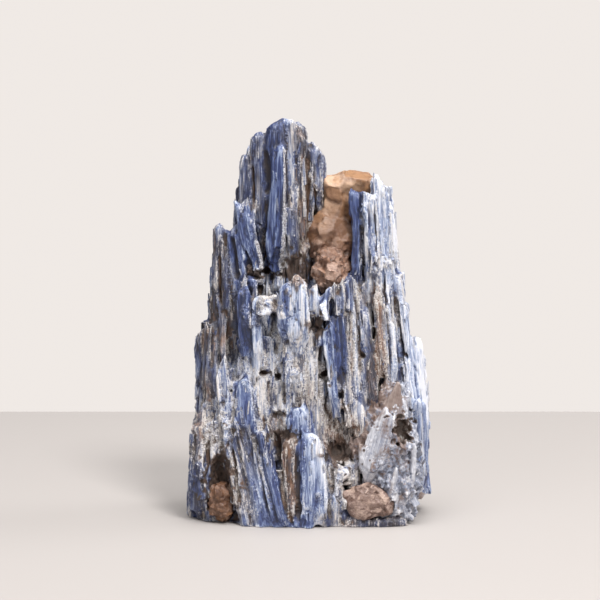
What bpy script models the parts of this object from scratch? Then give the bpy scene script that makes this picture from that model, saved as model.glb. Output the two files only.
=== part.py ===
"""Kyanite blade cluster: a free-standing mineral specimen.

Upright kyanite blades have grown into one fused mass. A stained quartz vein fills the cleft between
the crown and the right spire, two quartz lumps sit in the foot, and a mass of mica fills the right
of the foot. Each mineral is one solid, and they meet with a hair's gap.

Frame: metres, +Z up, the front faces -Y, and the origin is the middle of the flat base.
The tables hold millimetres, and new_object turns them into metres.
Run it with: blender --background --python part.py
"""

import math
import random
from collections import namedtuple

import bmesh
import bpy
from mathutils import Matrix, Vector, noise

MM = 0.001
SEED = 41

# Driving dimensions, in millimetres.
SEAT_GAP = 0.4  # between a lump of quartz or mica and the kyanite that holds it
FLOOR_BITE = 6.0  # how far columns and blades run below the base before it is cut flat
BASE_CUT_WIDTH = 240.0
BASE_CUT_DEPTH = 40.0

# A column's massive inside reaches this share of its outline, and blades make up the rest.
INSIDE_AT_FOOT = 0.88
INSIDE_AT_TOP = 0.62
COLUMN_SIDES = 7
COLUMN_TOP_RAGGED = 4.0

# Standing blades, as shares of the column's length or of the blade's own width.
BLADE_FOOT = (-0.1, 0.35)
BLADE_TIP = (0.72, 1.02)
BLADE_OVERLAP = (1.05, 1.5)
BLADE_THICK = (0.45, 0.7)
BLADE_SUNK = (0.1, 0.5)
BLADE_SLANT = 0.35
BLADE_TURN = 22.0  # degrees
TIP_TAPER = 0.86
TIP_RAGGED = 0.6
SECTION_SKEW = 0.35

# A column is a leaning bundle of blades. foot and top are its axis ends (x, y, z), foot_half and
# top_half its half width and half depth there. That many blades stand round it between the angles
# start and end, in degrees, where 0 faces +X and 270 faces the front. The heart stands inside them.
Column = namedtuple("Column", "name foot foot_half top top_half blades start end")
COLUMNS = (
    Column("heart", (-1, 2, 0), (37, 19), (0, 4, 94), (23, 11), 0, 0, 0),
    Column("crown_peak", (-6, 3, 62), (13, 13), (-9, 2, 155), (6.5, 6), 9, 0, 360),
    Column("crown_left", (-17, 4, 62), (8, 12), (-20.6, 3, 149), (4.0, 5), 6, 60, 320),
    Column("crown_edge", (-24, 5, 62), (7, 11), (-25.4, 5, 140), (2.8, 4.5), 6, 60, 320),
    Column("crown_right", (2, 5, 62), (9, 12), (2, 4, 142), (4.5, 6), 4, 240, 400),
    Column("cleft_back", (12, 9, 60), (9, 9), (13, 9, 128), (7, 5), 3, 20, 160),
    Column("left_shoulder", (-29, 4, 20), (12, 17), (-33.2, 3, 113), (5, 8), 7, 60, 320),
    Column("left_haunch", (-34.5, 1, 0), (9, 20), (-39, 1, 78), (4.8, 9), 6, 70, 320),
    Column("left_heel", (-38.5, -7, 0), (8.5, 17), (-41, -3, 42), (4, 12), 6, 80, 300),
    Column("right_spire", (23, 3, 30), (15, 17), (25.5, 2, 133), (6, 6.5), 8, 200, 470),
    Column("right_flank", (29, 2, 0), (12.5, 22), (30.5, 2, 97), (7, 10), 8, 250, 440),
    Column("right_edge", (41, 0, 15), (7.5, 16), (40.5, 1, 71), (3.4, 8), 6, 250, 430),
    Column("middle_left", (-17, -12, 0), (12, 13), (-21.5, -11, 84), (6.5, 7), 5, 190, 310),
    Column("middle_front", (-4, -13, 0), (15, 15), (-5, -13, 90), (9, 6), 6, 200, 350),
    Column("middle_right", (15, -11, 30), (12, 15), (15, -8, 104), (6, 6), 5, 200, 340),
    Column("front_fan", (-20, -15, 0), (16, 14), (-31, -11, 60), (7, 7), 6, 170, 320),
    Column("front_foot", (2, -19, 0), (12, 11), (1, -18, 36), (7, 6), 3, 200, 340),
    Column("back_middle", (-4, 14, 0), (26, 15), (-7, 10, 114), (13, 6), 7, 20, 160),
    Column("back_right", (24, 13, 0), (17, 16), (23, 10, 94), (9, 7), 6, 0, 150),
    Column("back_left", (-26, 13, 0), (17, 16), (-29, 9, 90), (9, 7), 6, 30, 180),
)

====

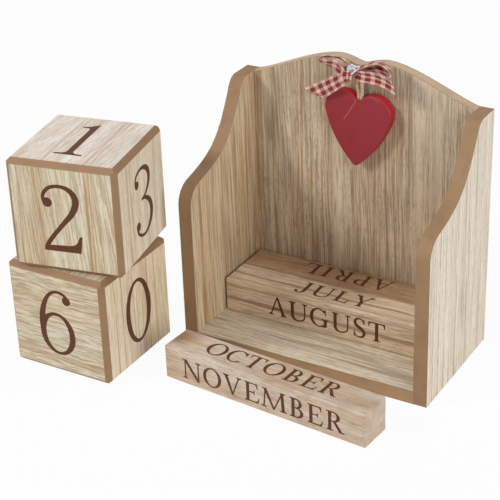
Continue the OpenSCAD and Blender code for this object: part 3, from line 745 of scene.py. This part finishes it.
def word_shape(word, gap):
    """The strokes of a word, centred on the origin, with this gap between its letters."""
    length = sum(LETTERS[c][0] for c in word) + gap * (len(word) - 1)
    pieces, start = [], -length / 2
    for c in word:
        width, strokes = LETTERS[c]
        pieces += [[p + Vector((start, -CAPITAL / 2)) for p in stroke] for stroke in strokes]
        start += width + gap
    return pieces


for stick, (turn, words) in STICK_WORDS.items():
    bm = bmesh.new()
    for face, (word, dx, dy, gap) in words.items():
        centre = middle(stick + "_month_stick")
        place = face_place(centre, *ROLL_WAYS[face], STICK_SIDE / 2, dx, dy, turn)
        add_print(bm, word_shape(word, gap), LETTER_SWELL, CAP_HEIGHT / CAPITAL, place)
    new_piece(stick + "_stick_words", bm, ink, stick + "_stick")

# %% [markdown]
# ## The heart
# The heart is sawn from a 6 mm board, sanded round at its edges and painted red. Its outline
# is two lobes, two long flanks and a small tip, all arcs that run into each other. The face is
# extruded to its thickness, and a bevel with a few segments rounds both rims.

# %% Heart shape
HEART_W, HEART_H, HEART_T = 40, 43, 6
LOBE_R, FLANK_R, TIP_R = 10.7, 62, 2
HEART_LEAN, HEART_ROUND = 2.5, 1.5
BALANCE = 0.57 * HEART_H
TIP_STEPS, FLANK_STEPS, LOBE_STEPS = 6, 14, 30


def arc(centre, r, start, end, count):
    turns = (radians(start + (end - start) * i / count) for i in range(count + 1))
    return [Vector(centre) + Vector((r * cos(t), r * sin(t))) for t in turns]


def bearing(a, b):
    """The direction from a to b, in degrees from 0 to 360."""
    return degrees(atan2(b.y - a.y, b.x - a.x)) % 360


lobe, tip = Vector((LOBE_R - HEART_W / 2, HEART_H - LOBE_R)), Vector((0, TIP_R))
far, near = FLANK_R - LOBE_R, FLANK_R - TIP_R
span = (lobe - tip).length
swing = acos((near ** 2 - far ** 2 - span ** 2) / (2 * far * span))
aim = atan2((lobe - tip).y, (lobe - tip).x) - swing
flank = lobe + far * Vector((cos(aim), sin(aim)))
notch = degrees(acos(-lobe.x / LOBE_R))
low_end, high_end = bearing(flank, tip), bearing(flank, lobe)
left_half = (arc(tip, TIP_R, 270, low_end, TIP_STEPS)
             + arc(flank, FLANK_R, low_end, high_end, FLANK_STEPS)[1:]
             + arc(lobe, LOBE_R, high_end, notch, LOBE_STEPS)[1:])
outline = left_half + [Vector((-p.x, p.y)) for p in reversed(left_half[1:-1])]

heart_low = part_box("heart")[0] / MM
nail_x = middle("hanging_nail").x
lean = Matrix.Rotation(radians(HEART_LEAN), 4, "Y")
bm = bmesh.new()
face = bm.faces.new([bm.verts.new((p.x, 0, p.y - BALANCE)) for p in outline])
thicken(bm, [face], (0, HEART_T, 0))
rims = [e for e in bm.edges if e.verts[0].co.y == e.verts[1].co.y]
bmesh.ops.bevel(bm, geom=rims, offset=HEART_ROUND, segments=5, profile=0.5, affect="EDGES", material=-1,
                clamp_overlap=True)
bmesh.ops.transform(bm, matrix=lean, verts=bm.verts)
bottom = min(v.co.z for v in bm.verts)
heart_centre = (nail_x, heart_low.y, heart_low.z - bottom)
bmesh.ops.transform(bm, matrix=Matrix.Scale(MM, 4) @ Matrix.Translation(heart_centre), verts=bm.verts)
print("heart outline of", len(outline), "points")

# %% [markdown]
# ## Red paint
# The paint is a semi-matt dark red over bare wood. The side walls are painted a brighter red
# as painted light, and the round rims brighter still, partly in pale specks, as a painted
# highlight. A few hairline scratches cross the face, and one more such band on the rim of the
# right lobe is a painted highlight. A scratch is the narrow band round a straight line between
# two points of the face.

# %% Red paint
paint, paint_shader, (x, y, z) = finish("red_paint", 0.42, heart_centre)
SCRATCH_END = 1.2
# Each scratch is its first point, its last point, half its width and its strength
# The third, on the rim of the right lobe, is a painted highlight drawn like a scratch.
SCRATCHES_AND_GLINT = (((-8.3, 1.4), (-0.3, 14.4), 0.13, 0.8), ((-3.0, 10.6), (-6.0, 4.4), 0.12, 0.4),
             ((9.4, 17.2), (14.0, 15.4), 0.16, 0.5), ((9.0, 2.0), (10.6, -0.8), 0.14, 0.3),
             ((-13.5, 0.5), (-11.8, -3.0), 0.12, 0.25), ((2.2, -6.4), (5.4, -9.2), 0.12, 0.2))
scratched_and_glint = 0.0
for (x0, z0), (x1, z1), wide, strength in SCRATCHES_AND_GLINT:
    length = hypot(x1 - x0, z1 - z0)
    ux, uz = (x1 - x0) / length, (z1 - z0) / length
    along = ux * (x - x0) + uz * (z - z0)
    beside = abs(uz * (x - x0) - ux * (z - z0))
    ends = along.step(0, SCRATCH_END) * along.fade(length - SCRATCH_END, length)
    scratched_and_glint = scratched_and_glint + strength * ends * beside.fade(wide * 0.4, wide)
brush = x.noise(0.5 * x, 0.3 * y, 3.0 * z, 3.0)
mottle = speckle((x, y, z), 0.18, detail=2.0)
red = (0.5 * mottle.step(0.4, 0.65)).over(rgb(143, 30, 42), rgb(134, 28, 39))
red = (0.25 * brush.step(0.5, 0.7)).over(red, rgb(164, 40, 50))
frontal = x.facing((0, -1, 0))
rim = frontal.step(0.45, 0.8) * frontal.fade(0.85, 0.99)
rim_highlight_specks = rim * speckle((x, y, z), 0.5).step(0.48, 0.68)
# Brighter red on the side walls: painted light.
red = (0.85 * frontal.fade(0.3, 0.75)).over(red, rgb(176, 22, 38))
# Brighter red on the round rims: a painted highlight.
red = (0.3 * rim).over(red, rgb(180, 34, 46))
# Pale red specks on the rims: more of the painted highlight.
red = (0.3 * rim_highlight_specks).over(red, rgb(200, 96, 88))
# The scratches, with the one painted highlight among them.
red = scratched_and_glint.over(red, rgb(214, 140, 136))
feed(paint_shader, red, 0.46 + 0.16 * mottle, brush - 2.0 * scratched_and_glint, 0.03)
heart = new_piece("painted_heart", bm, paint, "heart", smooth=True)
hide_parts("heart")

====

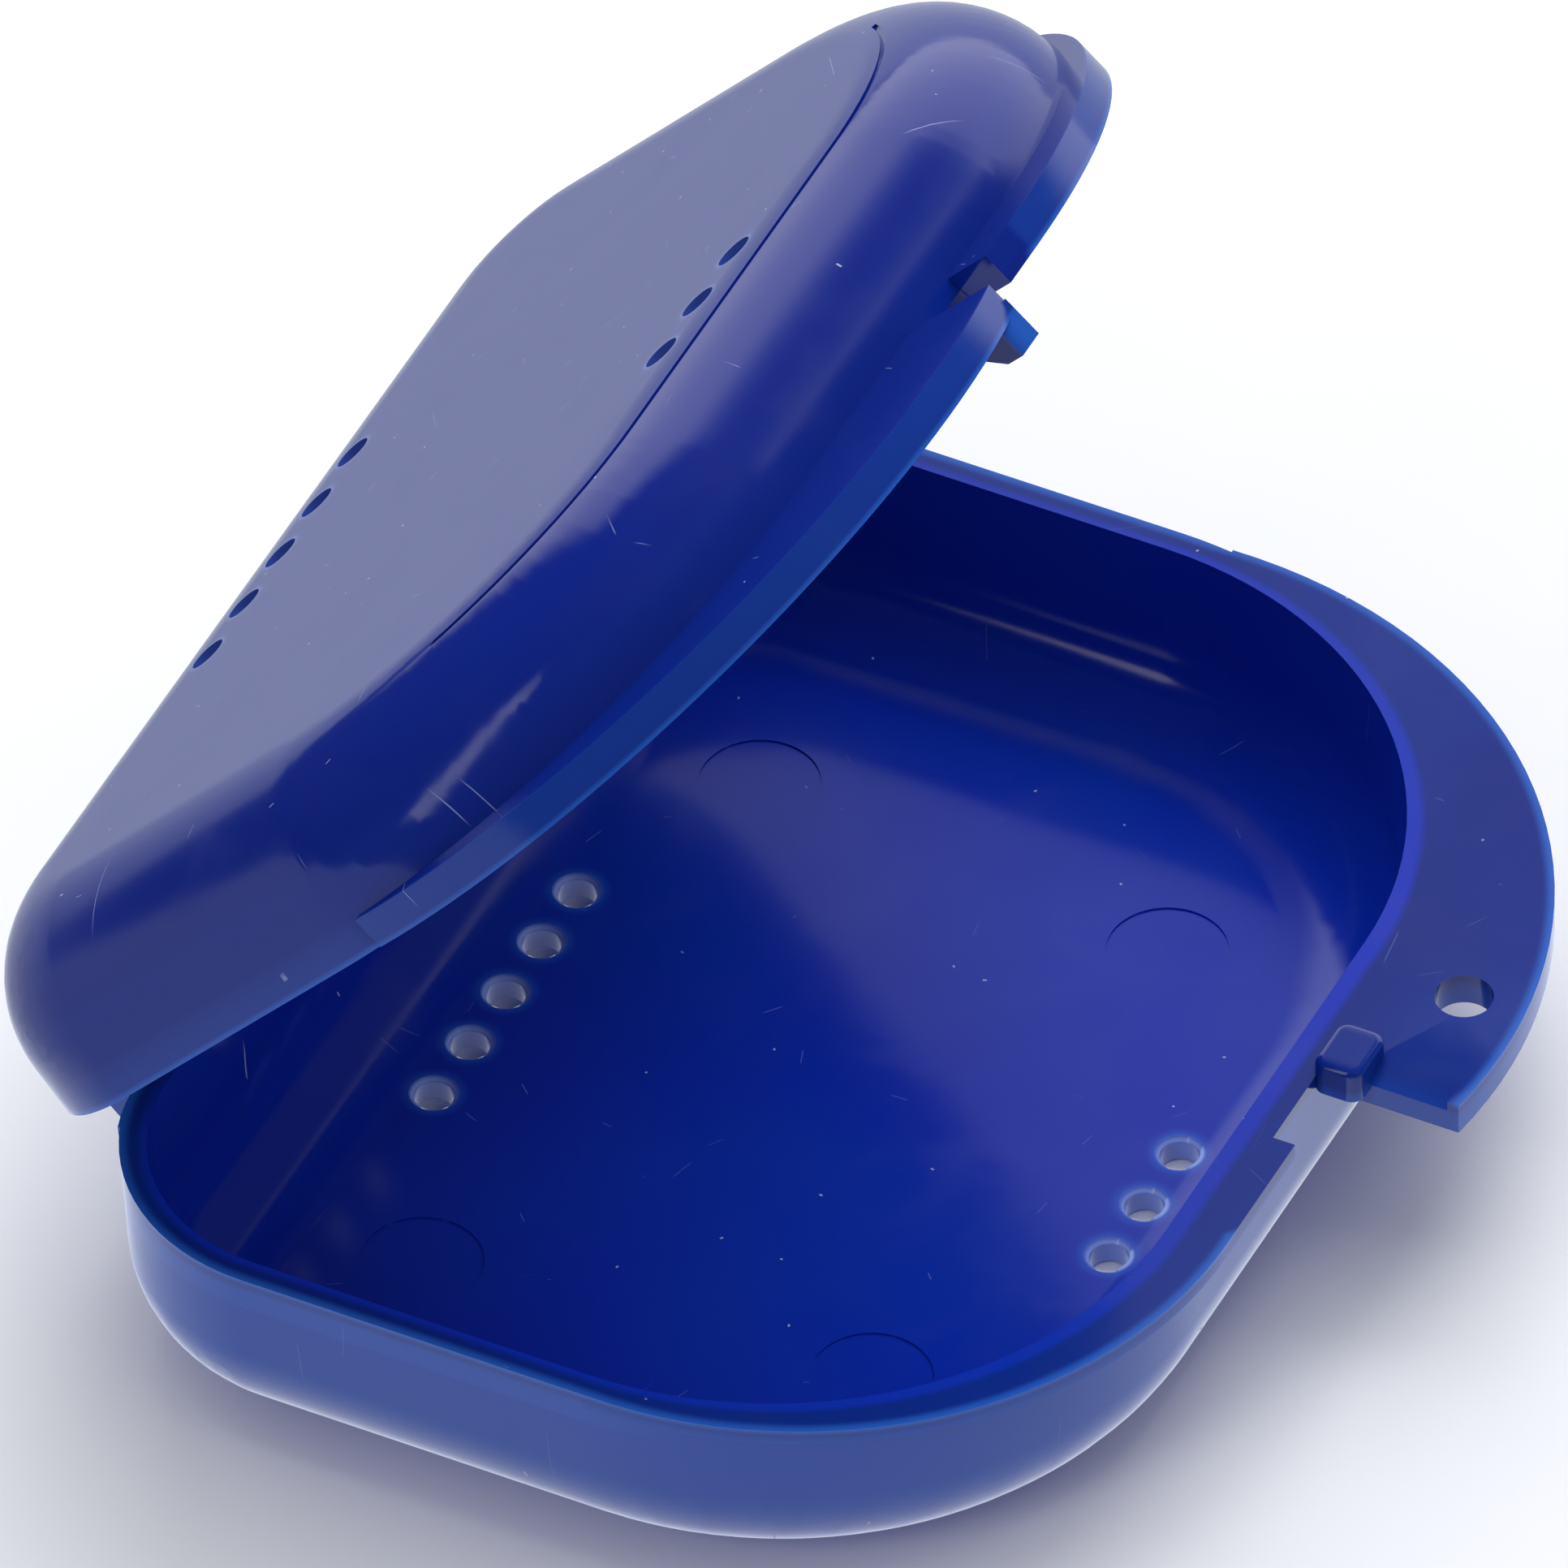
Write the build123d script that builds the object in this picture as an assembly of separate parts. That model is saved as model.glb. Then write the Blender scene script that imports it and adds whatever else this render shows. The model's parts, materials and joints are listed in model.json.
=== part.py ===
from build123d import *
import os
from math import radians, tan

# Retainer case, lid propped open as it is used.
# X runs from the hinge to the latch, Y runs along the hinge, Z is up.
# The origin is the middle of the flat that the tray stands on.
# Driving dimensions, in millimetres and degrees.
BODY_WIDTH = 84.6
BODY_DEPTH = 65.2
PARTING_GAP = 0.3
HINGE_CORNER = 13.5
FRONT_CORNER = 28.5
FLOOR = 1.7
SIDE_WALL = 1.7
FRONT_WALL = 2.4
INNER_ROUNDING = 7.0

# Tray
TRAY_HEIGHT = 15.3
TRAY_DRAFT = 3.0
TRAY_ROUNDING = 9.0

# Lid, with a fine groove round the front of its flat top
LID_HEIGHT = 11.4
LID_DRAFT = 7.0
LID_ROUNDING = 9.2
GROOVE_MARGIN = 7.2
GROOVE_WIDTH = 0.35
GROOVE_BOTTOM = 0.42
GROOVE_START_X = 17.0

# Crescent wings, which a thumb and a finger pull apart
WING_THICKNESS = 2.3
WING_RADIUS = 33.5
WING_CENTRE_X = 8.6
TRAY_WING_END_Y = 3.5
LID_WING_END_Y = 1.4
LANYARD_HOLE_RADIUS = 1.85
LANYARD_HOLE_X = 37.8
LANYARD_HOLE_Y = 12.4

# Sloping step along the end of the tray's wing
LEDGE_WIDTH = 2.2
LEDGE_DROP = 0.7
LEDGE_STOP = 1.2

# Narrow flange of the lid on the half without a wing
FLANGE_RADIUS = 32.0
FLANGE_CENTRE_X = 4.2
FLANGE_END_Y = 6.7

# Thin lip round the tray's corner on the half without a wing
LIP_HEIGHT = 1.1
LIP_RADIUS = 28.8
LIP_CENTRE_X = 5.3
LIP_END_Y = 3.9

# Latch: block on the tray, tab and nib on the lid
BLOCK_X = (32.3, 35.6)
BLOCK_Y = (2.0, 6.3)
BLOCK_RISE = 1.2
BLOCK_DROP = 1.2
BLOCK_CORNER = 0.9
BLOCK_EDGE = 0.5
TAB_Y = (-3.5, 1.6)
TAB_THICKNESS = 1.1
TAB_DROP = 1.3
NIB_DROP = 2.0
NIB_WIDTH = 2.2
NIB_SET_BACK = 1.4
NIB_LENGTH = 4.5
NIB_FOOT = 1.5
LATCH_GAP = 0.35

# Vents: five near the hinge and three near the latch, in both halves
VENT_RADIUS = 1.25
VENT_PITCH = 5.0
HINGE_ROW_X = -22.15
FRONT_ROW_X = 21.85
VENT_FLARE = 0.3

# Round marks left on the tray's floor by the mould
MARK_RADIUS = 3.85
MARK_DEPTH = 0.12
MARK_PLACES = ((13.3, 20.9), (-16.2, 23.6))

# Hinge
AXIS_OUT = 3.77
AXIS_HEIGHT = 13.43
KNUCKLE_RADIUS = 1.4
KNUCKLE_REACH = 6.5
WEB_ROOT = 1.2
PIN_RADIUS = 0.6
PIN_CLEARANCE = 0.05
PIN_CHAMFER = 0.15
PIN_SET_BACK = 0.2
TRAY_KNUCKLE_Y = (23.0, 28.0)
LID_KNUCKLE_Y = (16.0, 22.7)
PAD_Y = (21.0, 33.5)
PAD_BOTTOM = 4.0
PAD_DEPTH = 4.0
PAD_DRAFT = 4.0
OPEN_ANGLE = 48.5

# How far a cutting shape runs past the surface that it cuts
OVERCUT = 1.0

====

Copy out each line of the listing that holds "script".

COMPLETE RESPONSE →
What bpy script models the parts of this object from scratch? Then give the bpy scene script that makes this picture from that model, saved as model.glb. Output the two files only.
Write the build123d script that builds the object in this picture as an assembly of separate parts. That model is saved as model.glb. Then write the Blender scene script that imports it and adds whatever else this render shows. The model's parts, materials and joints are listed in model.json.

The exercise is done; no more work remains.